- _STATED EXERCISE_: Take the data below and extract the lines from the one with "front_wall();" to the one with "cad_parts[obj.name] = obj", inclusive, exactly as written.

- _DATA BLOCK_:
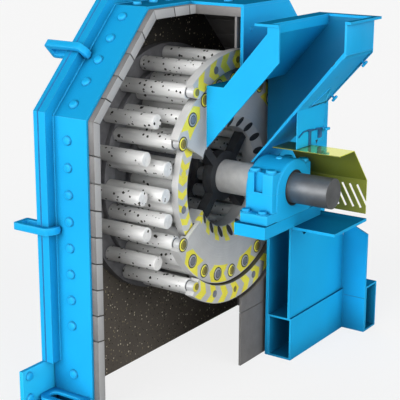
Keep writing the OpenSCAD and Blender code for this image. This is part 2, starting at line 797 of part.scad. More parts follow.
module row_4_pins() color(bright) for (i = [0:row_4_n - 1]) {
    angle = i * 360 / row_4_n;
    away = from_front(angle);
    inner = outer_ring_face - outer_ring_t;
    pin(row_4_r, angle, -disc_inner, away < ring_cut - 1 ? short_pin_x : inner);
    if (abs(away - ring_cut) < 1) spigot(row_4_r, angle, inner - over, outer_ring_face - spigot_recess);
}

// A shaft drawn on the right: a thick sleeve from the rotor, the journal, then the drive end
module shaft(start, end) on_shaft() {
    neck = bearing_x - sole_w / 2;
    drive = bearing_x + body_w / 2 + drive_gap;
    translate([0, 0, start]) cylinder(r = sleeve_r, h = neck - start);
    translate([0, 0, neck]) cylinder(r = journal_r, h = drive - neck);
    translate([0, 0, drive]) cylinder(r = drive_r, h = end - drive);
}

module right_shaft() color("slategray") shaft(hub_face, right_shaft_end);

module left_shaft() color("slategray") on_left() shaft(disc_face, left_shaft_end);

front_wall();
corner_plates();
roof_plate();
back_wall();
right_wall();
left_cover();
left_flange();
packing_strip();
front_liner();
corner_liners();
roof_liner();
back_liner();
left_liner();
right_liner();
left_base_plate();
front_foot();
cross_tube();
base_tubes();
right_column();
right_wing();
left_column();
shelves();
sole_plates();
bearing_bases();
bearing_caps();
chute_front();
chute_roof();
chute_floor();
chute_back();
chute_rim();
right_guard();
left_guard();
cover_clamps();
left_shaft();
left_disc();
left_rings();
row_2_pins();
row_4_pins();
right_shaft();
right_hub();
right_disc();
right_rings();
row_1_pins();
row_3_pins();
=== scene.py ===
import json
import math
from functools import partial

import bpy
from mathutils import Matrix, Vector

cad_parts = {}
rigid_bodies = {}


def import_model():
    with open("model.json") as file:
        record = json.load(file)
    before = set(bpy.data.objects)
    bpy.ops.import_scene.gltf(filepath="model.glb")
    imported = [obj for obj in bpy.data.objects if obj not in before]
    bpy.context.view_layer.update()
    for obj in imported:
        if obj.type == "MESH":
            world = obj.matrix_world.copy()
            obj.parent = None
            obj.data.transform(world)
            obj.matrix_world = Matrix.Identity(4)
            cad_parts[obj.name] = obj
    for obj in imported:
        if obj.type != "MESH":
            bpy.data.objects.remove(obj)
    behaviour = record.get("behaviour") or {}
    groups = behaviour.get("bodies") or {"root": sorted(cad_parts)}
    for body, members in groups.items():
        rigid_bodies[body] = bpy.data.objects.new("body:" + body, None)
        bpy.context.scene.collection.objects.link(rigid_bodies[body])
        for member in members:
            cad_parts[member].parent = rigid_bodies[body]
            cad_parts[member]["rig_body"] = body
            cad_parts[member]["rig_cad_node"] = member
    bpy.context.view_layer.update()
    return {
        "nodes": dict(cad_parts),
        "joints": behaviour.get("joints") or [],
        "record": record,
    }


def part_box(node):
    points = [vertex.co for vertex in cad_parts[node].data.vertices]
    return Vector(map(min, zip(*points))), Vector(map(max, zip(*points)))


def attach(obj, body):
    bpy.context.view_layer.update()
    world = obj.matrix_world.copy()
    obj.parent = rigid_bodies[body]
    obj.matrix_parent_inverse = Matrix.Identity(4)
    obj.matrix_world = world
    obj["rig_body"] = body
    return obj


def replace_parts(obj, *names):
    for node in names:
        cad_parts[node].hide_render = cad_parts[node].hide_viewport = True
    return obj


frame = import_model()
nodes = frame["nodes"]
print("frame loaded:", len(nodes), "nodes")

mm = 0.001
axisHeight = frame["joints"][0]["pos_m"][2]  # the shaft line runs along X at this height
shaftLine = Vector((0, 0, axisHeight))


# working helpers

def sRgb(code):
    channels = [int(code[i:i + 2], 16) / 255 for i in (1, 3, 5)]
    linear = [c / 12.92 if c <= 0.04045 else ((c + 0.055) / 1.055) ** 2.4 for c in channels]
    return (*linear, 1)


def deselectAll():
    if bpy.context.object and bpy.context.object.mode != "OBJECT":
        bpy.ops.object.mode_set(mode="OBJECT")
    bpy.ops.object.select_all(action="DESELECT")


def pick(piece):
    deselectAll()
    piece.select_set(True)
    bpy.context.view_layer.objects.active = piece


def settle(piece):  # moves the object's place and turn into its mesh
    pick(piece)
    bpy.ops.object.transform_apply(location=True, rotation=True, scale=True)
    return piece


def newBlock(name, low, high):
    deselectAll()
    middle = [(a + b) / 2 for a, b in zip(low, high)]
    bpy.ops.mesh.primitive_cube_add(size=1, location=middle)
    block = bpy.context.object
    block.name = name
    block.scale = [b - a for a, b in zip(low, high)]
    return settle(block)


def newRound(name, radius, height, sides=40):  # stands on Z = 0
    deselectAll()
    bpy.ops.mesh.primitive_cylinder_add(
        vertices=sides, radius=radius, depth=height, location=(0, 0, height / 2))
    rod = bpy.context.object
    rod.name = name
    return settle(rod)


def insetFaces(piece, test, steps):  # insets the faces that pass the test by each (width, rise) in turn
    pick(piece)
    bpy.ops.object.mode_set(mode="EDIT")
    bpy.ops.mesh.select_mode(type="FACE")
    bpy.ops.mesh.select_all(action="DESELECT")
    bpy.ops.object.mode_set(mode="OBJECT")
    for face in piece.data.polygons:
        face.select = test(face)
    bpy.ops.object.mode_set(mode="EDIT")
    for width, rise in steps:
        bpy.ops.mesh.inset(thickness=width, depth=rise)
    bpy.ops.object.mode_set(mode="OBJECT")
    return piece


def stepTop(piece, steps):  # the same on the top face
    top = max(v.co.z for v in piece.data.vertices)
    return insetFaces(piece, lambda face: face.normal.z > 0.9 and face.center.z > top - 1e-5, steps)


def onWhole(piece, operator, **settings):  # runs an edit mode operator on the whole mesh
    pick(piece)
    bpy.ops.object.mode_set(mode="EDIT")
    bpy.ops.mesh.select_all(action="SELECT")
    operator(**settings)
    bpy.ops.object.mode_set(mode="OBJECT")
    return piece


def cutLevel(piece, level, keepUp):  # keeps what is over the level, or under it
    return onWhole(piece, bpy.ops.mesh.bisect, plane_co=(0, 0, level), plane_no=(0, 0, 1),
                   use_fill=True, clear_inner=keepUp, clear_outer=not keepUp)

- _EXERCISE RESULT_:
front_wall();
corner_plates();
roof_plate();
back_wall();
right_wall();
left_cover();
left_flange();
packing_strip();
front_liner();
corner_liners();
roof_liner();
back_liner();
left_liner();
right_liner();
left_base_plate();
front_foot();
cross_tube();
base_tubes();
right_column();
right_wing();
left_column();
shelves();
sole_plates();
bearing_bases();
bearing_caps();
chute_front();
chute_roof();
chute_floor();
chute_back();
chute_rim();
right_guard();
left_guard();
cover_clamps();
left_shaft();
left_disc();
left_rings();
row_2_pins();
row_4_pins();
right_shaft();
right_hub();
right_disc();
right_rings();
row_1_pins();
row_3_pins();
=== scene.py ===
import json
import math
from functools import partial

import bpy
from mathutils import Matrix, Vector

cad_parts = {}
rigid_bodies = {}


def import_model():
    with open("model.json") as file:
        record = json.load(file)
    before = set(bpy.data.objects)
    bpy.ops.import_scene.gltf(filepath="model.glb")
    imported = [obj for obj in bpy.data.objects if obj not in before]
    bpy.context.view_layer.update()
    for obj in imported:
        if obj.type == "MESH":
            world = obj.matrix_world.copy()
            obj.parent = None
            obj.data.transform(world)
            obj.matrix_world = Matrix.Identity(4)
            cad_parts[obj.name] = obj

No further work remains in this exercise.